Council, police pounce on vendors

Source: Council, police pounce on vendors | The Herald January 19, 2017

Innocent Ruwende Municipal Reporter—

Harare City Council in conjunction with the Zimbabwe Republic Police yesterday confiscated food items and pushcarts from illegal vendors as they carried out a blitz meant to control the spread of typhoid.

The raid followed defiance by the illegal food vendors who were given a 48-hour ultimatum to cease operations last week.

The food ban followed a typhoid outbreak, which claimed two lives in Mbare. There were running battles in the Central Business District’s Market Square and Copacabana terminus, between municipal police and the illegal food vendors when the former seized food stuffs and impounded pushcarts.

Food, such as fruits, meat, maize, fish and vegetables was confiscated and destroyed at the Harare Municipal Police Headquarters.

Illegal vendors trading in other wares were not spared as Council also pounced on them.

The blitz comes after an inter-ministerial committee last week pronounced a cocktail of measures to fight the spread of typhoid and other water-borne diseases.

The ministers of Health and Child Care; Local Government, Public Works and National Housing; Environment, Water and Climate; and Small and Medium Enterprises and Cooperative Development make up the inter-ministerial committee, which also includes Harare Mayor Bernard Manyenyeni.

The city’s acting corporate communications manager Mr Michael Chideme said the blitz was “a necessary evil” as Harare could not compromise the health of the majority of residents.

“The operation has started in earnest.
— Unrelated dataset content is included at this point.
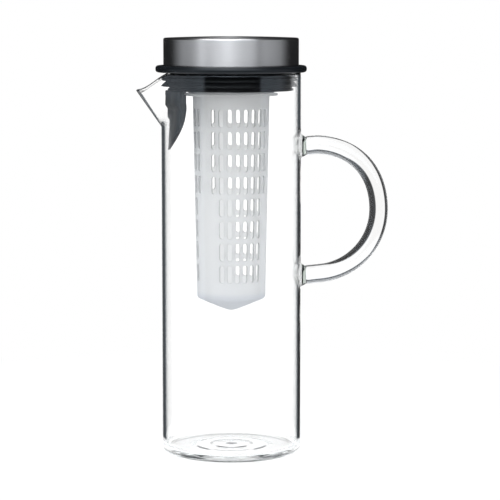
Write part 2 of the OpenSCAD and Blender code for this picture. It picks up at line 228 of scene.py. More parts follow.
four = maths(tree, "GREATER_THAN", path["Transmission Depth"], all_passes)
white = mixed(four, grey(1.0), grey(made_up))
light = mixed(seen, light, white)
shown = node(tree, "ShaderNodeBackground", {"Color": light, "Strength": 1.0})
node(tree, "ShaderNodeOutputWorld", {"Surface": shown.outputs[0]})


def area_light(name, place, aim, size, power):
    """A square area lamp at a place, turned to the point that it aims at."""
    data = bpy.data.lights.new(name, "AREA")
    data.shape = "RECTANGLE"
    data.size, data.size_y = (s * mm for s in size)
    data.energy = power
    lamp = bpy.data.objects.new(name, data)
    bpy.context.collection.objects.link(lamp)
    away = np.array(place, float) - np.array(aim, float)
    flat = math.hypot(away[0], away[1])
    lamp.rotation_euler = (math.atan2(flat, away[2]), 0.0, math.atan2(away[0], -away[1]))
    lamp.location = [v * mm for v in place]


area_light("top_lamp", lamp_place, lamp_aim, lamp_size, lamp_power)

# Floor
# A plain white sheet under the jug. The camera sees it nearly white, and it keeps a faint soft shadow. Light
# that is bent or turned by the glass passes it and sees the studio, save right under the jug.
floor_reach = 420.0
floor_glow = 0.8
shadow_reach = 150.0
under_jug = 70.0
floor_points = 96
floor_grey = (0.82, 0.82, 0.82, 1.0)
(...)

We started our operation yesterday (Tuesday).

“Today, we have been joined by ZRP for support. The goods that you are seeing here are a testimony of the operation that we are carrying out,” he said.

“We are moving food vendors off the streets and all illegal vendors. We are urging all illegal vendors to go to designated sites and food vendors to respect the ban until further notice. We cannot take chances with people’s health.”

Preliminary investigations have shown that the key drivers of typhoid and other water-borne diseases are issues related to personal hygiene, unregulated vending of foodstuffs such as vegetables, meat, fish (cooked and uncooked) and inadequate water supplies.